Oddly, programming was never on my horizon. By high school, I knew that I wanted to found a tech company someday. I enjoyed my STEM classes and was a year ahead of my grade in math, taking AP Calculus BC as a junior. In fact, I took the vast majority of the AP courses that my school offered, with the notable exception of AP Computer Science.

Even now, it’s difficult for me to decipher the subconsciously gendered mental process behind that choice, apart from the pervasive sense that programming wasn’t for me. I never thought that it was too difficult or beyond my capabilities as a girl. But I’m sure that somewhere, in the back of my mind, there was the vague visual of a solitary hacker in a dark room, typing indecipherable lines of code between World of Warcraft sessions. I respected what programmers could do, but it didn’t feel accessible, and I didn’t have any personal inclination toward it.

It took a full year of college, involved on campus with CORE and immersed in the New York tech community, to shift that paradigm enough that I decided to double-major in computer science and philosophy, joining the estimated 18% of computer science majors who are female. I heard again and again that we needed more women in engineering, constantly experienced the assumption that I lacked competence because I wasn’t “technical,” listened to story after story of female founders who struggled because their products depended on outsourcing their engineering. So, at last, I took the leap. And guess what? Programming is really fun.

The catch?

I still don’t want to be an engineer. Not full-time, for the rest of my life, anyway. And a lot of the women I know majoring in computer science don’t, either. They often gravitate toward roles in product management and design that incorporate their technical knowledge, but also call for interpersonal skills or an eye for aesthetics.

Should we be concerned? After all, it’s crossed my mind more than once that I’m hindering the push for women in tech if I don’t use my degree to its fullest. When I talk to male computer science majors who know that they want to be engineers from graduation, it’s difficult to not feel like a cliché as I look for product internships or learn best practices for UI/UX.

“I sometimes wonder if even many of my fellow women might no longer take me seriously once I take off the engineer hat. I often feel like a fraud even among women, a pretender with no right to be as vocal as I am about marginalization, since I deserve the stereotypes — after all, I am a walking collection of them.

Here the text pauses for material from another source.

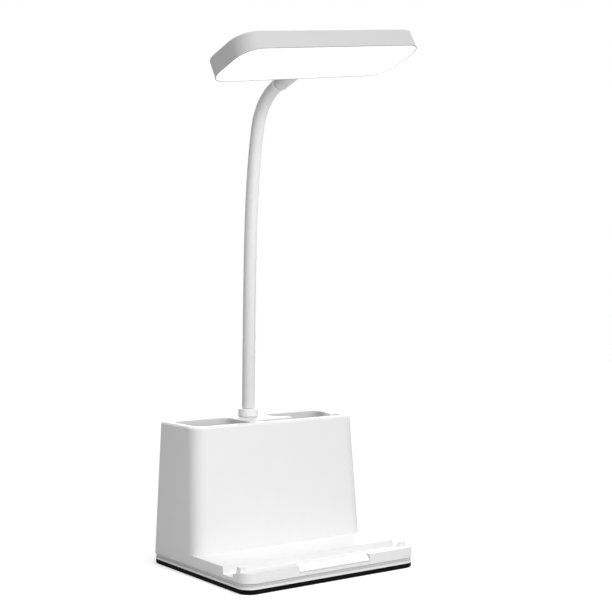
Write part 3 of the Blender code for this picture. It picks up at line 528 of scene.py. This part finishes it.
def opal_plate(material):
    """The light-spreading plate, with softly rounded edges, close in its rebate."""
    low = plate_recess - head_thickness / 2
    angles = [quarter_turn * step / round_sides for step in range(round_sides + 1)]
    levels = [(plate_edge_round * (1 - math.sin(angle)),
               low + plate_edge_round * (1 - math.cos(angle))) for angle in angles]
    levels.append((0, low + plate_thickness))
    shape = bmesh.new()
    place = head_matrix()
    rings = [[shape.verts.new(place @ Vector((x, y, height)))
              for x, y in head_outline(plate_inset + inset)] for inset, height in levels]
    join_rings(shape, rings)
    shape.faces.new(rings[0])
    shape.faces.new(rings[-1])
    plate = add_piece("opal_plate", shape, material)
    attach(plate, "lamp_head")
    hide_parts("diffuser")


# Touch key


def key_outline():
    """The key's oval outline, along the strip and up its slope."""
    straight = key_half_length - key_half_width
    outline = []
    for end, start in ((1, -quarter_turn), (-1, quarter_turn)):
        for step in range(key_end_steps + 1):
            angle = start + half_turn * step / key_end_steps
            outline.append((end * straight + key_half_width * math.cos(angle),
                            key_half_width * math.sin(angle)))
    return outline


def touch_key(material):
    """The oval bead round the touch key on the sloping strip."""
    slope = (strip_rear - strip_front).normalized()
    normal = sideways.cross(slope)
    centre = sideways * key_offset + (strip_front + strip_rear) / 2
    centre += normal * (seat_gap + strip_thickness)
    outline = key_outline()
    shape = bmesh.new()
    rings = []
    for index, (x, y) in enumerate(outline):
        back, ahead = outline[index - 1], outline[(index + 1) % len(outline)]
        way = Vector((ahead[0] - back[0], ahead[1] - back[1])).normalized()
        across = sideways * way.y - slope * way.x
        middle = centre + sideways * x + slope * y
        rings.append(ring(shape, middle, across, normal, key_bead, bead_sides))
    join_rings(shape, rings + rings[:1])
    key = add_piece("touch_key_bead", shape, material)
    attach(key, "base")


# Camera, light and floor


def place_camera():
    data = bpy.data.cameras.new("camera")
    data.lens, data.sensor_width = camera_lens, sensor_width
    data.clip_end = camera_reach
    camera = bpy.data.objects.new("camera", data)
    camera.location = camera_place
    camera.rotation_euler = (quarter_turn - camera_dip, 0, -camera_turn)
    bpy.context.scene.collection.objects.link(camera)
    bpy.context.scene.camera = camera


def add_light(name, kind, energy, direction):
    """A light that shines from a direction towards the origin."""
    data = bpy.data.lights.new(name, kind)
    data.energy = energy
    light = bpy.data.objects.new(name, data)
    light.rotation_euler = direction.to_track_quat("Z", "Y").to_euler()
    bpy.context.scene.collection.objects.link(light)
    return light


def light_scene():
    """Far soft lamps, near panels that fade behind the base, and a little from all round."""
    for name, level, direction, spread in far_lamps:
        add_light(name, "SUN", level * math.pi, direction).data.angle = spread
    for name, level, place in near_panels:
        panel = add_light(name, "AREA", level * (math.pi * place.length) ** 2, place)
        panel.location = place
        panel.data.size = panel_size
        panel.visible_camera = panel.visible_glossy = False
    world = bpy.data.worlds.new("studio")
    bpy.context.scene.world = world
    world.use_nodes = True
    studio = Nodes(world.node_tree, "Background")
    studio.set("Color", (*grey(1.0), 1.0))
    levels = {"Value": studio.seen(), "To Min": ambient_level, "To Max": 1.0}
    studio.set("Strength", studio.signal("ShaderNodeMapRange", {}, levels))


def lay_floor():
    """A pale floor that fades into the white behind it."""
    shape = bmesh.new()
    bmesh.ops.create_circle(shape, cap_ends=True, segments=floor_sides, radius=floor_radius)
    paint = Paint("pale floor", grey(floor_shade), floor_roughness, specular_ior_level=0.0,
                  emission_strength=floor_lift)
    seen = paint.seen()
    paint.set("Base Color", paint.mixed(seen, grey(floor_bounce_shade), grey(floor_shade)))
    paint.set("Emission Color", paint.mixed(seen, grey(0.0), grey(1.0)))
    fade = paint.stepped(paint.distance_out(), floor_radius * floor_fade_share, floor_radius)
    paint.set("Alpha", 1 - fade)
    add_piece("floor", shape, paint.material, smooth=False)


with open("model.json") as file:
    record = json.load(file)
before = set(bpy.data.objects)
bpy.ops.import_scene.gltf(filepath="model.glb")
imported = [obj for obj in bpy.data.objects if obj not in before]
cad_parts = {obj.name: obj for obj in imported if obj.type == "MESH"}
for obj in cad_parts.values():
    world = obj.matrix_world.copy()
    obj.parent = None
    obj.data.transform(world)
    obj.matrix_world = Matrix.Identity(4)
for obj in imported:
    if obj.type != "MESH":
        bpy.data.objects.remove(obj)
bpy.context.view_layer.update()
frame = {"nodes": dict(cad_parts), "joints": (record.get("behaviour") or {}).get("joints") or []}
neck_points = neck_line()

bpy.context.scene.view_settings.view_transform = "Standard"
place_camera()
light_scene()
lay_floor()

# Painted shade: a thin darker band on the head's lip along its lower edge, standing in for shade.
down = -(head_matrix().to_3x3() @ upwards)
lip_start = down.dot(head_matrix().translation) + head_thickness / 2 - lip_band
lip = (down, lip_start, lip_softness, lip_shade_change)
# Painted shade: the cover's recess gets a darker colour where the housing above would shade it.
recess = (upwards, recess_height, recess_softness, recess_shade_change)
shell = satin_plastic("satin white shell", grey(0.86), 0.42)

dress(["base_housing"], shell)
dress(["bottom_cover"], satin_plastic("satin white cover", grey(0.90), 0.42, painted_shade=recess))
dress(["neck_collar"], satin_plastic("satin white collar", grey(0.92), 0.35))
dress(["head_housing"],
      satin_plastic("satin silver shell", grey(0.78), 0.36, specular=0.15, painted_shade=lip))
dress(["reflector_frame"], satin_plastic("reflector white", grey(0.90), 0.35))
dress(["touch_strip", "neck_ferrule"], gloss_plastic("glossy white", grey(0.92)))
dress(["antislip_pad"], black_rubber())
dress(numbered("base_screw", 4) + numbered("head_screw", 4) + ["charging_socket"],
      plated_metal("plated steel", (0.62, 0.62, 0.63), 0.3))
dress(["counterweight", "neck_nut", "neck_washer", "storage_capacitor"],
      plated_metal("zinc plate", (0.5, 0.5, 0.51), 0.42))
dress(["driver_coil", "touch_sensor"], plated_metal("copper", (0.72, 0.42, 0.27), 0.35))
dress(["control_board"], board_lacquer("green board", (0.03, 0.22, 0.10), (0.05, 0.30, 0.14)))
dress(["led_board"], board_lacquer("white board", (0.86, 0.86, 0.85), (0.90, 0.90, 0.89)))
dress(["driver_chip", "socket_tongue"], simple_finish("black plastic", grey(0.03), 0.5))
dress(["battery_cell"],
      simple_finish("cell sleeve", (0.05, 0.18, 0.45), 0.3, grain_size=6 * millimetre))
dress(numbered("led_chip", 12, digits=2), simple_finish("phosphor", (0.90, 0.78, 0.32), 0.4))
dress(["base_lead"],
      simple_finish("red lead", (0.70, 0.05, 0.04), 0.45, grain_size=3 * millimetre))
cover_neck(satin_plastic("satin white neck", grey(0.85), 0.46))
opal_plate(opal_plastic())
touch_key(shell)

I feel a need to prove myself to not only men, but also to a feminist discourse that seems to tell me women in tech are equal and valued — but only if they are engineers.”

Jessica Yang, Ladies Storm Hackathons

In November of last year, Mattel’s Barbie: I Can Be a Computer Engineer caused furor by perpetuating negative views of women in engineering — namely, that they don’t program so much as “design” the products that men create. Some people argued that it was a harmless book for kids, but that assumption (explicit or implicit) is real. And it’ll persist until female engineers are too prevalent to be dismissed. Knowing that, I feel responsible for doing my part to challenge the status quo. After all, if it isn’t our job to change stereotypes, whose is it? And how do we change them if they fit?

A commenter on the Refinery29 “Barbie: I Can Be a Computer Engineer” article.

I think that there are two layers to the conflict that need to be addressed. First, women should do what they love. Yes, we live in a world that raises boys and girls differently, and that difference shapes the way we think, affects our interests and experiences. It needs to change. But your first responsibility isn’t to women everywhere; it’s to you. If systems engineering isn’t your deal, why should you feel guilty? What’s important is that you know firsthand. A lot of women never get that far because barriers, both perceived and real, prevent them from trying. Feminism isn’t about doing exactly what men do; it’s about giving women the choice to decide what they want and not allowing stereotypes to constrain their options. It’s one step to know that it’s possible as a woman to become an engineer; it’s another to see that as a future for yourself.

And second, we should place more value on the roles that women in tech most commonly hold today. In a world where people are separated into technical and non-technical, it’s easy to feel expendable or illegitimate if you fall into the latter category, even if it’s by choice. After all, engineers are the “makers,” typically considered the smartest and most crucial people in any tech company. While I strongly disagree with the main argument in Francine Hardaway’s “Why Women Shouldn’t Code,” she gets one part right — women don’t have to be engineers to matter. What they do now matters, too.

“Hire them [women] for the talents they have that tech companies sorely need: marketing, leadership, human capital attraction, and negotiating skills. And then don’t sideline them by calling those “staff” instead of “line” functions. Instead, recognize that a product does not make a company, and that even in a company whose product is software, many other skills are required at which women have always excelled.”